* _STATED EXERCISE_
Please copy the lines below exactly, from the first one through the line showing "from mathutils import Matrix, Vector".

* _ITEMS_
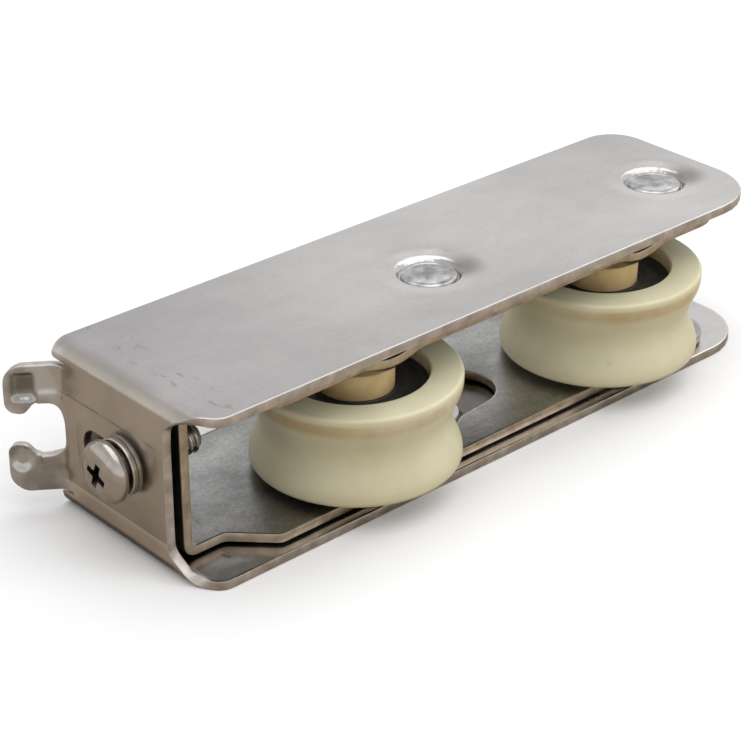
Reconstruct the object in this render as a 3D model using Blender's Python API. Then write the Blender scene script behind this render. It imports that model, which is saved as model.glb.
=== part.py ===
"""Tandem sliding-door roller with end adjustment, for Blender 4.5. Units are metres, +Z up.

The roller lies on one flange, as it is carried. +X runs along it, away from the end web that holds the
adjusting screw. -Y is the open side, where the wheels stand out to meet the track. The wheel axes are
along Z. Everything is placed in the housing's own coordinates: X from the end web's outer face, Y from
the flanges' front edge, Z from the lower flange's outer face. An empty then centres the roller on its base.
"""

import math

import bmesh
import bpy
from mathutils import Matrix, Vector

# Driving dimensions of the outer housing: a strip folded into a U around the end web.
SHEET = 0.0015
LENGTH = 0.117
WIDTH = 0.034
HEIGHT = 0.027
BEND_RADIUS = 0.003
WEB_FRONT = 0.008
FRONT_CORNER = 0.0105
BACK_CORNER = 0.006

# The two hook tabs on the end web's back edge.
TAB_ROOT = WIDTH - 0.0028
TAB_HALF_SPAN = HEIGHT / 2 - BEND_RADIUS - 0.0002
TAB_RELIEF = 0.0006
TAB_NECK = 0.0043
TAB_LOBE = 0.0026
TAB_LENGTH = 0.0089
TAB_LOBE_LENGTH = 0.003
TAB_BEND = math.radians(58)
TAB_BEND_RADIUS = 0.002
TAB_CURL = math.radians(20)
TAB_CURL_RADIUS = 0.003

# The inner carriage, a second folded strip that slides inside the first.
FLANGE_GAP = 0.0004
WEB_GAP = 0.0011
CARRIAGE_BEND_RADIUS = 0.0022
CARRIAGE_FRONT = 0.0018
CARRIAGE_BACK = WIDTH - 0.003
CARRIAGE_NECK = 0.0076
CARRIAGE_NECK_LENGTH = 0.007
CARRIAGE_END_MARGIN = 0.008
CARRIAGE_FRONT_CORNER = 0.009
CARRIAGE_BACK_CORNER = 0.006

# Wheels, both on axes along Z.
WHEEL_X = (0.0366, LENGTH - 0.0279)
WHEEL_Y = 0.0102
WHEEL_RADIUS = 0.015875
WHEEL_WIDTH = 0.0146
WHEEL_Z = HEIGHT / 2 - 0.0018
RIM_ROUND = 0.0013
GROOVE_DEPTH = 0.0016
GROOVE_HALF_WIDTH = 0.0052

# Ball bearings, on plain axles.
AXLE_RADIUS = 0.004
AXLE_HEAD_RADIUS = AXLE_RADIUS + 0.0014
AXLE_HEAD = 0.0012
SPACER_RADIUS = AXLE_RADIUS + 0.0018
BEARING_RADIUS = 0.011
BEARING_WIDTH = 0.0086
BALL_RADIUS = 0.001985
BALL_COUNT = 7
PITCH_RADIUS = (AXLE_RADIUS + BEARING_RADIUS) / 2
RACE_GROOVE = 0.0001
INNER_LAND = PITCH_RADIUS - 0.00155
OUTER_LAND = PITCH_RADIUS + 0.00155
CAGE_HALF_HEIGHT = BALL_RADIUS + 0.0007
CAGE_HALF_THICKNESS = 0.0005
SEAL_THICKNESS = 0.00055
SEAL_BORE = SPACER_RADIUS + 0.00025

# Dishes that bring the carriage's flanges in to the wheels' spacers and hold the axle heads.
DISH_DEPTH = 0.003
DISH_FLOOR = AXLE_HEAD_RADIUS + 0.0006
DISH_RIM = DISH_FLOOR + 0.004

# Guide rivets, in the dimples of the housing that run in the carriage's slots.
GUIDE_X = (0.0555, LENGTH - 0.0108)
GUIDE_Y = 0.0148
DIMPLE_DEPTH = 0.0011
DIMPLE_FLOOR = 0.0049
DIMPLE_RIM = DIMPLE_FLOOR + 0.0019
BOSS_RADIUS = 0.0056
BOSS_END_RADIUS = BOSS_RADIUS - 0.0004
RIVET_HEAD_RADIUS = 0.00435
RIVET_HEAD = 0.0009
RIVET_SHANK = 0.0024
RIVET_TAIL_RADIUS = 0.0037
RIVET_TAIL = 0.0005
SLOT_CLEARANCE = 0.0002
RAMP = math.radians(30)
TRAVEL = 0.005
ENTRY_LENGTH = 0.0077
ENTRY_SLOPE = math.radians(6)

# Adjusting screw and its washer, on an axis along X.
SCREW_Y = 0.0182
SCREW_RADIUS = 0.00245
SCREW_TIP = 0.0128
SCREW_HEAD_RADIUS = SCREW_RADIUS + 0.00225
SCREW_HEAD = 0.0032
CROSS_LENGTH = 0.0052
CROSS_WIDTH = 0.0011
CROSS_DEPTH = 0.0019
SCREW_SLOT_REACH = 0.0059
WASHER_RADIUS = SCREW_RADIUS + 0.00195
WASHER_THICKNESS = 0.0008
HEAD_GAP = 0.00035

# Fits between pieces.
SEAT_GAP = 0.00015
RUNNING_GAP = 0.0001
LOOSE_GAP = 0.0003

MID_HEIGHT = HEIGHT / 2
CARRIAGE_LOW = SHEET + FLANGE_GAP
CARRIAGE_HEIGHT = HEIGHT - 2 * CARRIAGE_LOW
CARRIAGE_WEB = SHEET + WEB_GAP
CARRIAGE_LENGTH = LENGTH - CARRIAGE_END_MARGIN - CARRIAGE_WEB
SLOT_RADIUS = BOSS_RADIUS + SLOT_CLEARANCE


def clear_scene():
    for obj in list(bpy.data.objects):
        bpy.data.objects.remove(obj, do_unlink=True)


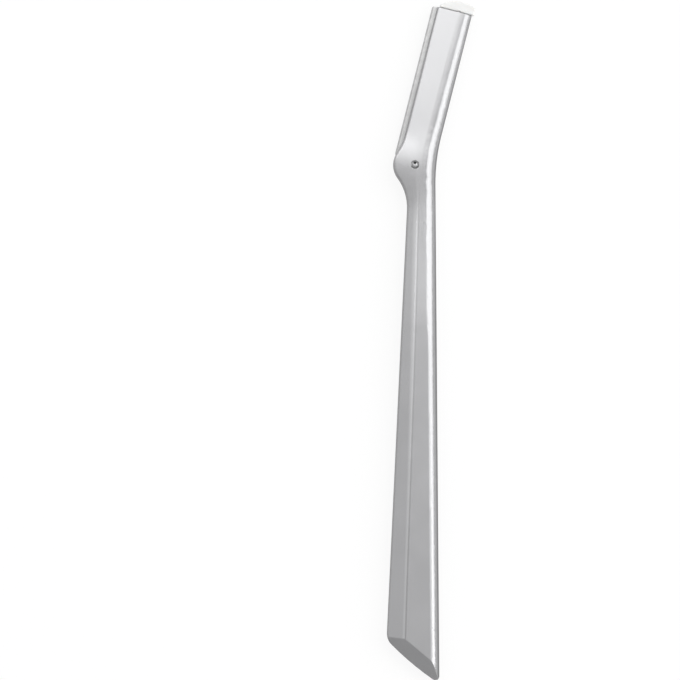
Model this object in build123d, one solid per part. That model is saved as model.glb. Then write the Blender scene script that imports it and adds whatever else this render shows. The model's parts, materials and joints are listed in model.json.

* _EXPECTED ANSWER_
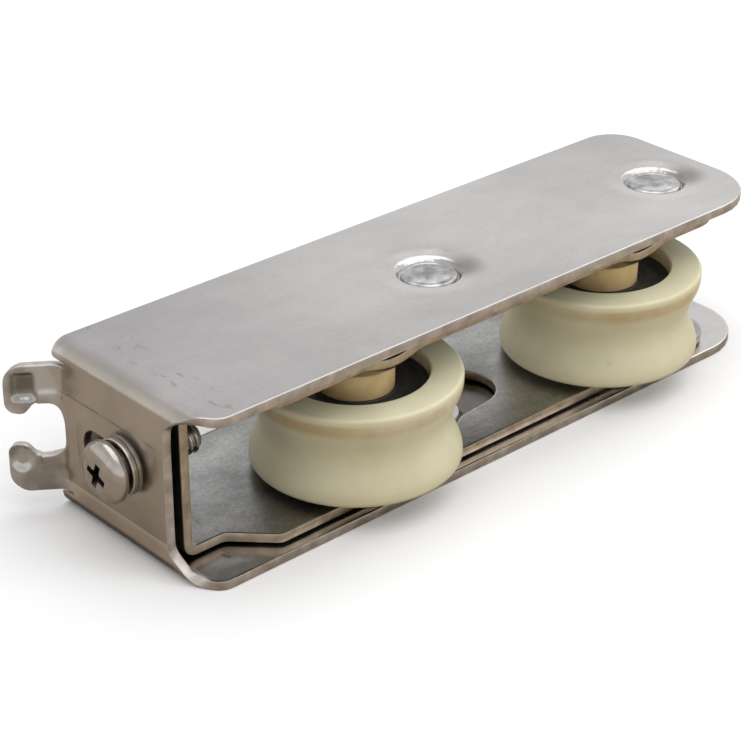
Reconstruct the object in this render as a 3D model using Blender's Python API. Then write the Blender scene script behind this render. It imports that model, which is saved as model.glb.
=== part.py ===
"""Tandem sliding-door roller with end adjustment, for Blender 4.5. Units are metres, +Z up.

The roller lies on one flange, as it is carried. +X runs along it, away from the end web that holds the
adjusting screw. -Y is the open side, where the wheels stand out to meet the track. The wheel axes are
along Z. Everything is placed in the housing's own coordinates: X from the end web's outer face, Y from
the flanges' front edge, Z from the lower flange's outer face. An empty then centres the roller on its base.
"""

import math

import bmesh
import bpy
from mathutils import Matrix, Vector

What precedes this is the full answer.